Amends the 7th undesignated paragraph of section 10 of the Federal Reserve Act (12 U.S.C. 247) to revise the annual report provision and add specific report content requirements.
The annual report required under the annual report provision must include annual expenditures and full‑time equivalent employees for each Federal Reserve Bank for each of these categories: (I) Supervision activities of financial institutions; (II) Legal functions; (III) Operations of the Federal Reserve Bank, including currency services, automated clearing house services, check clearing services, and wholesale payment services; (IV) Financial stability and open market operations; (V) Administrative functions, including human resources, accounting, and information technology; (VI) Economic research; (VII) Any engagement with international cooperative bodies, including the Bank for International Settlements, the Basel Committee on Banking Supervision, and the Network for Greening the Financial System.
The annual report must identify the three most important areas of research, as measured by annual expenditures and full‑time equivalent employees, for the Board of Governors of the Federal Reserve System and for each Federal Reserve Bank.
The annual report must include the annual expenditures in the previous year dedicated to each rule, guidance, and policy statement that was proposed or finalized.
Effective date for the amendments: the amendments made by this Act take effect on the date that is two years after the date of enactment of this Act.

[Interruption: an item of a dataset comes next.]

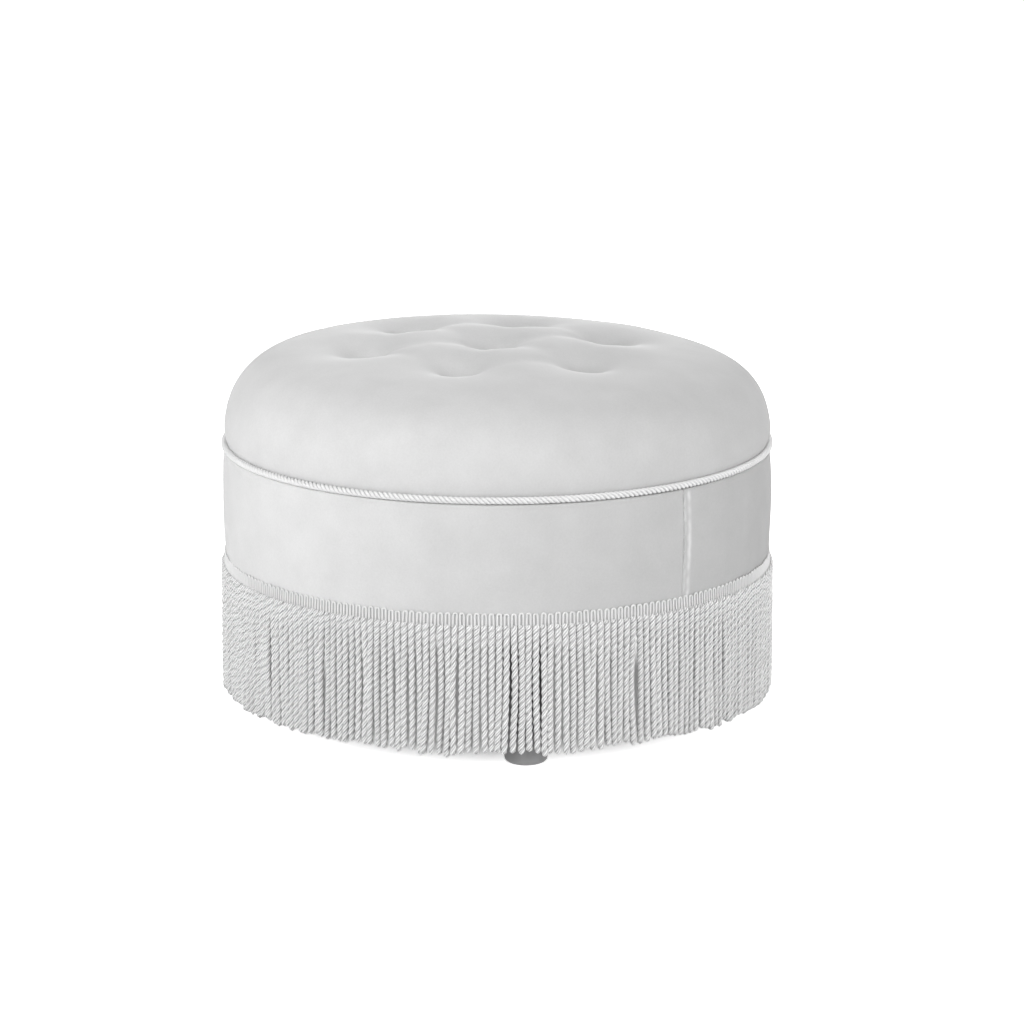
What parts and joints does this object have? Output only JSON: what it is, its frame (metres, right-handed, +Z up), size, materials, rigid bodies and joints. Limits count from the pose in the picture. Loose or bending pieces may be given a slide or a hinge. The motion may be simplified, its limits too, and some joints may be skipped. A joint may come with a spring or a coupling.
{
  "type": "tuffet",
  "caption": "Round upholstered stool with a tufted velvet seat, a twisted trim cord, a velvet side band and a long bullion fringe over short wooden legs.",
  "frame": {"origin": "on the floor, under the middle of the stool", "axes": "+Z up; +Y towards the back; the legs stand on the diagonals between the axes"},
  "size_m": [0.6096, 0.6096, 0.4064],
  "materials": {
    "velvet": "short pile velvet, pale silver grey, soft sheen",
    "trim_yarn": "twisted rayon yarn, pale grey, satin",
    "tape": "flat woven cotton tape",
    "leg_wood": "slate grey, satin lacquer",
    "post_wood": "sawn pine",
    "plywood": "raw birch plywood",
    "glide_plastic": "moulded black nylon on a steel nail",
    "steel": "zinc plated",
    "foam": "open cell upholstery foam",
    "wadding": "polyester fibre wadding",
    "twine": "waxed linen tufting twine",
    "washer_plastic": "moulded nylon",
    "card": null,
    "dust_cloth": "black non-woven cloth"
  },
  "bodies": {
    "root": {"leg_back_right": "leg_wood", "glide_back_right": "glide_plastic", "leg_back_left": "leg_wood", "glide_back_left": "glide_plastic", "leg_front_left": "leg_wood", "glide_front_left": "glide_plastic", "leg_front_right": "leg_wood", "glide_front_right": "glide_plastic", "post_1": "post_wood", "post_2": "post_wood", "post_3": "post_wood", "post_4": "post_wood", "post_5": "post_wood", "post_6": "post_wood", "post_7": "post_wood", "post_8": "post_wood", "hanger_bolts": "steel", "tee_nuts": "steel", "deck_screws": "steel", "base_screws": "steel", "skirt_staples": "steel", "band_staples": "steel", "dust_cover_staples": "steel", "base_board": "plywood", "top_deck": "plywood", "side_wall_back": "plywood", "side_wall_front": "plywood", "seat_foam": "foam", "side_foam": "foam", "seat_wadding": "wadding", "top_cover": "velvet", "band_panel_back": "velvet", "band_panel_front": "velvet", "tuft_twines": "twine", "tuft_washers": "washer_plastic", "tack_strip": "card", "trim_cord": "trim_yarn", "fringe_header": "trim_yarn", "bullion_fringe": "trim_yarn", "cord_lip": "tape", "dust_cover": "dust_cloth"}
  },
  "joints": []
}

Primary effects: The Board of Governors and each Federal Reserve Bank must collect, categorize, and publish more granular information on spending, staffing, research priorities, and rulemaking‑related costs. This increases transparency for Congress, researchers, market participants, and the public about how Reserve System resources are allocated. Operational impact: the Fed will face administrative work to standardize categories, map expenditures and FTEs to research areas and rulemakings, and include the new detail in its annual report; those internal costs are likely manageable but nonzero. Indirect effects: banks, financial markets, and the public may use the new disclosures to assess Fed priorities and operational tradeoffs; researchers may gain better data on central bank research investments. Potential tradeoffs: publishing detailed staff and spending data could raise concerns about internal confidentiality or perceived constraints on research or policy work, but the law does not alter the Fed’s independent policy authorities or its funding mechanism.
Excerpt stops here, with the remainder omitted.